___ AVAILABLE RECORDS ___

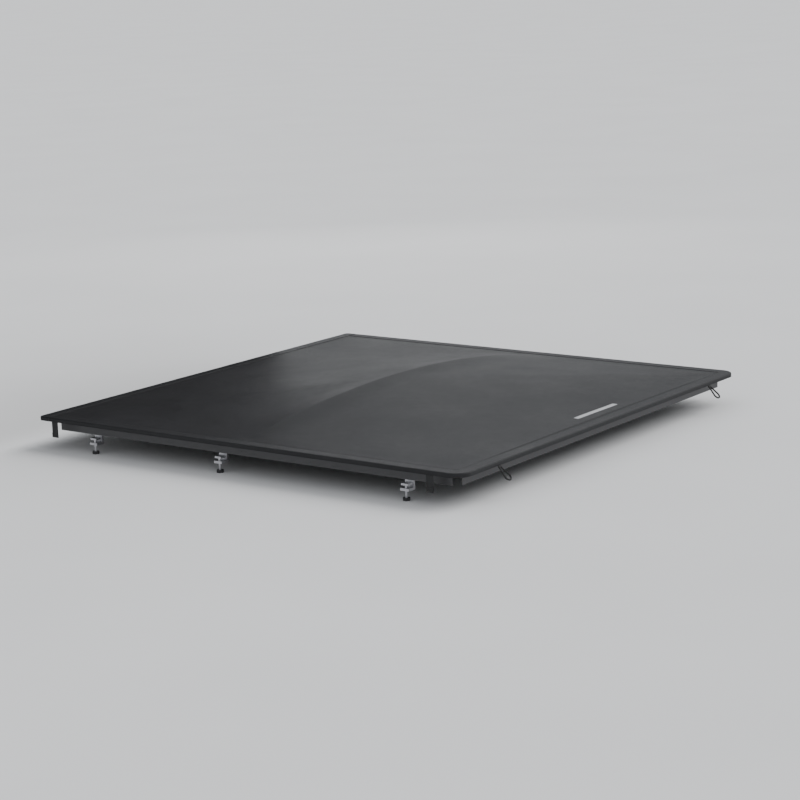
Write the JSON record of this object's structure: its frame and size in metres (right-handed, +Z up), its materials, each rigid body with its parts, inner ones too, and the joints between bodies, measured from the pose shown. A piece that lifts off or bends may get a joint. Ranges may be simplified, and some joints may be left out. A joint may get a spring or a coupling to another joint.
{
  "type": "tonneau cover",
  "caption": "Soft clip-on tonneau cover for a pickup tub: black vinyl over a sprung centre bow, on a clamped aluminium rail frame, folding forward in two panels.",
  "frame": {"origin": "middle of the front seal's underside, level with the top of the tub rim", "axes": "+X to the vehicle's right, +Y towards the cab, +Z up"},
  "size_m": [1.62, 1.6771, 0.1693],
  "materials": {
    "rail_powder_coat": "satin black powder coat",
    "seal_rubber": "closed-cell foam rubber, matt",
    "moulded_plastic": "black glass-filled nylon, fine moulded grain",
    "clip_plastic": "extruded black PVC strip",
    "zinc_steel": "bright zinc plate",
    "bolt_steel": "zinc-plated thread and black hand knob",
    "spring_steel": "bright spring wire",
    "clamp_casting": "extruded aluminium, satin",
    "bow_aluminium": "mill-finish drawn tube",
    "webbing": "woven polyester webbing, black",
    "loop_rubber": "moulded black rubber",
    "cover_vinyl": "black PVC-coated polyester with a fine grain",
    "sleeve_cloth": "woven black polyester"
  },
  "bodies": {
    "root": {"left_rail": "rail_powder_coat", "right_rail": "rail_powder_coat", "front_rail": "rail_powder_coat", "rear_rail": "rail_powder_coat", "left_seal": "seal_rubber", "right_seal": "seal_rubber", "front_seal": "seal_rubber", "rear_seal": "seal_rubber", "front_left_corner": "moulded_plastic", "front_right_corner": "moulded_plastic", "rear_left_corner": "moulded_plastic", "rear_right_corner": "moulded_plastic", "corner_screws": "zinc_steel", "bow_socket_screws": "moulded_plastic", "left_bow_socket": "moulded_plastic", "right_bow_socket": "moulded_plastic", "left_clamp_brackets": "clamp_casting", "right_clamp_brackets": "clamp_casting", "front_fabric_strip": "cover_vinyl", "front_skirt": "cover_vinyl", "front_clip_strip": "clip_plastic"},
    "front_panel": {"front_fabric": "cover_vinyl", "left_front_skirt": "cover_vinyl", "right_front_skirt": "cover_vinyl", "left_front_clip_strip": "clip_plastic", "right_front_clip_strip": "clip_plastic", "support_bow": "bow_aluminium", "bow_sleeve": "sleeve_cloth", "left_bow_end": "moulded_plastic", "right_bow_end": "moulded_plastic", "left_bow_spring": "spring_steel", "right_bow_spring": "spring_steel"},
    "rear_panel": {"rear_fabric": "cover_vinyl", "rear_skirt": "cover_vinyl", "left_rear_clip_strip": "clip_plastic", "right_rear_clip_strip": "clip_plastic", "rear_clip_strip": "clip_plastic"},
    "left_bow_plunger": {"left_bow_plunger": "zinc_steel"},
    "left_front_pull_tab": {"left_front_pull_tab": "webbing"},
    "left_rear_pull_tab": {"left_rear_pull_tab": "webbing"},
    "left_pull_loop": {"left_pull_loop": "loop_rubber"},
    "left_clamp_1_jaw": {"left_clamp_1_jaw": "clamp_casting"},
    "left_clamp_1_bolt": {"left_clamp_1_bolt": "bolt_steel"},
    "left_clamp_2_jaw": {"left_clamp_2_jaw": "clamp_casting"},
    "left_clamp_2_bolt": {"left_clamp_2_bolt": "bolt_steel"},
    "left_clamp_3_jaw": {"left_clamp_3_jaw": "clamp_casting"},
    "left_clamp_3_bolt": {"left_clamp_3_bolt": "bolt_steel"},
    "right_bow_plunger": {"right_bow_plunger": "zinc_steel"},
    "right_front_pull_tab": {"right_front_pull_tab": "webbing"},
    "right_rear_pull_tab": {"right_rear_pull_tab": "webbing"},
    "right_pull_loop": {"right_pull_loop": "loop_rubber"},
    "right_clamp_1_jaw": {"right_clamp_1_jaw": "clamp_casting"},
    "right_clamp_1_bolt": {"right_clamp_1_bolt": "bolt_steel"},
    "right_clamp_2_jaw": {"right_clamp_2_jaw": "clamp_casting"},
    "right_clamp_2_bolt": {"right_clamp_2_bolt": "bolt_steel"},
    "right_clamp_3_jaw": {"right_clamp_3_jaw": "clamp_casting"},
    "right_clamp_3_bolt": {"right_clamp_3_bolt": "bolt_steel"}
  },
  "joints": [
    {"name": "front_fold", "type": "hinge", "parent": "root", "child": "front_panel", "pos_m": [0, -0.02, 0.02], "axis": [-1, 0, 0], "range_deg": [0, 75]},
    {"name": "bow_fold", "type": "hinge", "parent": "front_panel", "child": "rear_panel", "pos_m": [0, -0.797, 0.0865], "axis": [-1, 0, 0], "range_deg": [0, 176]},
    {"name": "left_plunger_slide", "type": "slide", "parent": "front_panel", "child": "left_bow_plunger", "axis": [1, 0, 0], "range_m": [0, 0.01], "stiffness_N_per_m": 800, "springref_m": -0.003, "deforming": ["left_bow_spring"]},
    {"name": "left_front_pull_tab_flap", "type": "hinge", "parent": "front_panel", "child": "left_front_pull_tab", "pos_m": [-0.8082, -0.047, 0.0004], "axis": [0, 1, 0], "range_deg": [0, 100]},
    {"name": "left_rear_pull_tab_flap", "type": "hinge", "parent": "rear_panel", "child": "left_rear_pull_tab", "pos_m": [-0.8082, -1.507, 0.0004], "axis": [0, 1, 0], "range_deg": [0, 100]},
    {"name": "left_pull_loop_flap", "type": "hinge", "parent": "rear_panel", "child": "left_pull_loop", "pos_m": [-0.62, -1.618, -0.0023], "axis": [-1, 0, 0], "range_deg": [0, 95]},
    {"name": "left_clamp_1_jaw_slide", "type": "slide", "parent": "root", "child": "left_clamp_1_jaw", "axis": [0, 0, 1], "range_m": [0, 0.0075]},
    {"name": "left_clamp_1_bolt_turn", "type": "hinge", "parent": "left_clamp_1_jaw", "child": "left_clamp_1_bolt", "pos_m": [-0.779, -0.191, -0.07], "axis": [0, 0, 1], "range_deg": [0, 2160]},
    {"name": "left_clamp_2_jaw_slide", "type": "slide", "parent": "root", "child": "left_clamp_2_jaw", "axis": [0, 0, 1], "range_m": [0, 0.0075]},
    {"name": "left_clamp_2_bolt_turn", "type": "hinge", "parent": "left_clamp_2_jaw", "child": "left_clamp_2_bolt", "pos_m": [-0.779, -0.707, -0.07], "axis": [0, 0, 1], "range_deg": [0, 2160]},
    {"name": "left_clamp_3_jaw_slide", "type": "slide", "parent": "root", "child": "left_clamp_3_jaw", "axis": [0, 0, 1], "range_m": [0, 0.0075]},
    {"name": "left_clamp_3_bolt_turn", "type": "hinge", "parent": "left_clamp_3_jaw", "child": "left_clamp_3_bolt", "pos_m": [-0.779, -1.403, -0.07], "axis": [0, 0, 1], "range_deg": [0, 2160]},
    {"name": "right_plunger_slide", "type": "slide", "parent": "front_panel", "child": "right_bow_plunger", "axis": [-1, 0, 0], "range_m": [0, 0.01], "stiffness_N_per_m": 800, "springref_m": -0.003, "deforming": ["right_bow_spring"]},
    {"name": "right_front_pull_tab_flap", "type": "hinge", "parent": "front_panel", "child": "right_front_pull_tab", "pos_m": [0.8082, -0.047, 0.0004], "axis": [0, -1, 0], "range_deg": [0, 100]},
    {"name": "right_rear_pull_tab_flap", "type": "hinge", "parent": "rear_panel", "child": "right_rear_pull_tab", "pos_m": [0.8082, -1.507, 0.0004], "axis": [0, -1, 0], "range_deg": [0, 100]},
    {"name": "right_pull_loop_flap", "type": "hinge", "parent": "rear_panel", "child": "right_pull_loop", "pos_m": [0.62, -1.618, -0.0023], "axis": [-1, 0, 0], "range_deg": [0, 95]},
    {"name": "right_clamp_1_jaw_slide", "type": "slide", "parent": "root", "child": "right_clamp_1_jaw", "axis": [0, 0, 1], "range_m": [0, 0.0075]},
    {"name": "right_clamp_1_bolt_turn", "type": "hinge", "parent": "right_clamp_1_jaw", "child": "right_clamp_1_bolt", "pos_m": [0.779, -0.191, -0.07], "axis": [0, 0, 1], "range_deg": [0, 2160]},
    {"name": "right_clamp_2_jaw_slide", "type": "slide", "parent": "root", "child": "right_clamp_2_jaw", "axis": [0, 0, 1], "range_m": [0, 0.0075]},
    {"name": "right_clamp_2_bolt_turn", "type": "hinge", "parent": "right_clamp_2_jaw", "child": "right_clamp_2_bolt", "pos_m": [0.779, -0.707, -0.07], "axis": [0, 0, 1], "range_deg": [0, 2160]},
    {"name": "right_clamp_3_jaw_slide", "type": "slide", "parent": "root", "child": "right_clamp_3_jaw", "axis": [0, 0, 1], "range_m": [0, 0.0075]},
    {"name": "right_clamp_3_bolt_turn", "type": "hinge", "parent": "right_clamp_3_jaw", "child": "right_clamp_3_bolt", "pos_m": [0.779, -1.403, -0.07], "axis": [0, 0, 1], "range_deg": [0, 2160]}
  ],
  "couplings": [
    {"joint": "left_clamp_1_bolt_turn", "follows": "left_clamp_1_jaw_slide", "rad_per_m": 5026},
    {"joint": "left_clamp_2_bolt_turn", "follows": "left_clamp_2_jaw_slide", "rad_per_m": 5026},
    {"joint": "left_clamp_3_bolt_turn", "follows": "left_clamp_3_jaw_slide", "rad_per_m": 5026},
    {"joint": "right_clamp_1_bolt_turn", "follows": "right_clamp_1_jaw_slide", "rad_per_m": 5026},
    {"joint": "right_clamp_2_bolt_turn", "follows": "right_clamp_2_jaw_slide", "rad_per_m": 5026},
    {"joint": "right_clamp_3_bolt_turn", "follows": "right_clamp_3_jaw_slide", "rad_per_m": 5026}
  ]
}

___
___ AVAILABLE RECORDS ___

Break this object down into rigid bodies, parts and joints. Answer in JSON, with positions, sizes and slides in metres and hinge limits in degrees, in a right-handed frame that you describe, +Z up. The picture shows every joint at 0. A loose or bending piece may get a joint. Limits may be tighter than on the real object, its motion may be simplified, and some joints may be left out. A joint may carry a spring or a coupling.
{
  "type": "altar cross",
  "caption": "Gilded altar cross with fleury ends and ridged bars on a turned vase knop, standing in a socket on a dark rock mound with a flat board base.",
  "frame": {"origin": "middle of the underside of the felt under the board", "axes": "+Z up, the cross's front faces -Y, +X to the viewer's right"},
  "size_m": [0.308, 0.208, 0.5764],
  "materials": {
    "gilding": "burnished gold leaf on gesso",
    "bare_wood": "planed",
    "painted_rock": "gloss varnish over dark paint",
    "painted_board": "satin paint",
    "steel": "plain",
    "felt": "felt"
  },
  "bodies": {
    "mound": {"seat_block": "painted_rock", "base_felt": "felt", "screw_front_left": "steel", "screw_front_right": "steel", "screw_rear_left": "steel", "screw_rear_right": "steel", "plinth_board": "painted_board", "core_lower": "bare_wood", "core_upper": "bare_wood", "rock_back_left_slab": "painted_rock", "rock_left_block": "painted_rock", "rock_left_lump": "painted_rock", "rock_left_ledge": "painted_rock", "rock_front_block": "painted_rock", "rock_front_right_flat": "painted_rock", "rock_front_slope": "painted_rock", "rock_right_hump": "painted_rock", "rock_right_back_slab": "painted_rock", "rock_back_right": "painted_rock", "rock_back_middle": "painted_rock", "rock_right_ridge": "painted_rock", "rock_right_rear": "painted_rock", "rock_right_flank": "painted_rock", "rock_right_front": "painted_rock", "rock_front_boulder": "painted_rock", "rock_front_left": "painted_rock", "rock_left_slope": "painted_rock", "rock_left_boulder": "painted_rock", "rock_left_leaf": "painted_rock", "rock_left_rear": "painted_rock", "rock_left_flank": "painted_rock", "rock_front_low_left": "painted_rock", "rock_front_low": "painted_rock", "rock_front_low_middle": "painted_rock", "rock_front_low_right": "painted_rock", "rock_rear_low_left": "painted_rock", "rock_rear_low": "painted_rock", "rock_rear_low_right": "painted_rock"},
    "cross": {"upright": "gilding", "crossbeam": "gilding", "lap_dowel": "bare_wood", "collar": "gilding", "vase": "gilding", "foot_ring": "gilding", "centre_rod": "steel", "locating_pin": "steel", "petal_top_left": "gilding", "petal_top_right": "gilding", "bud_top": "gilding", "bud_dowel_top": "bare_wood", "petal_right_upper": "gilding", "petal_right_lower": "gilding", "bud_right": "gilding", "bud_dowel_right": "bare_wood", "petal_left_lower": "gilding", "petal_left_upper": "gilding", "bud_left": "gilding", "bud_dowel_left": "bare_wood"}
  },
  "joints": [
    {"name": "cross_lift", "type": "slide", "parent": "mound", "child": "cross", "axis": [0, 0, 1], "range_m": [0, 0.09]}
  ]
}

___

TO DO =
Gather each line of the listing containing the word "that" and show it.

FULL SOLUTION =
Write the JSON record of this object's structure: its frame and size in metres (right-handed, +Z up), its materials, each rigid body with its parts, inner ones too, and the joints between bodies, measured from the pose shown. A piece that lifts off or bends may get a joint. Ranges may be simplified, and some joints may be left out. A joint may get a spring or a coupling to another joint.
Break this object down into rigid bodies, parts and joints. Answer in JSON, with positions, sizes and slides in metres and hinge limits in degrees, in a right-handed frame that you describe, +Z up. The picture shows every joint at 0. A loose or bending piece may get a joint. Limits may be tighter than on the real object, its motion may be simplified, and some joints may be left out. A joint may carry a spring or a coupling.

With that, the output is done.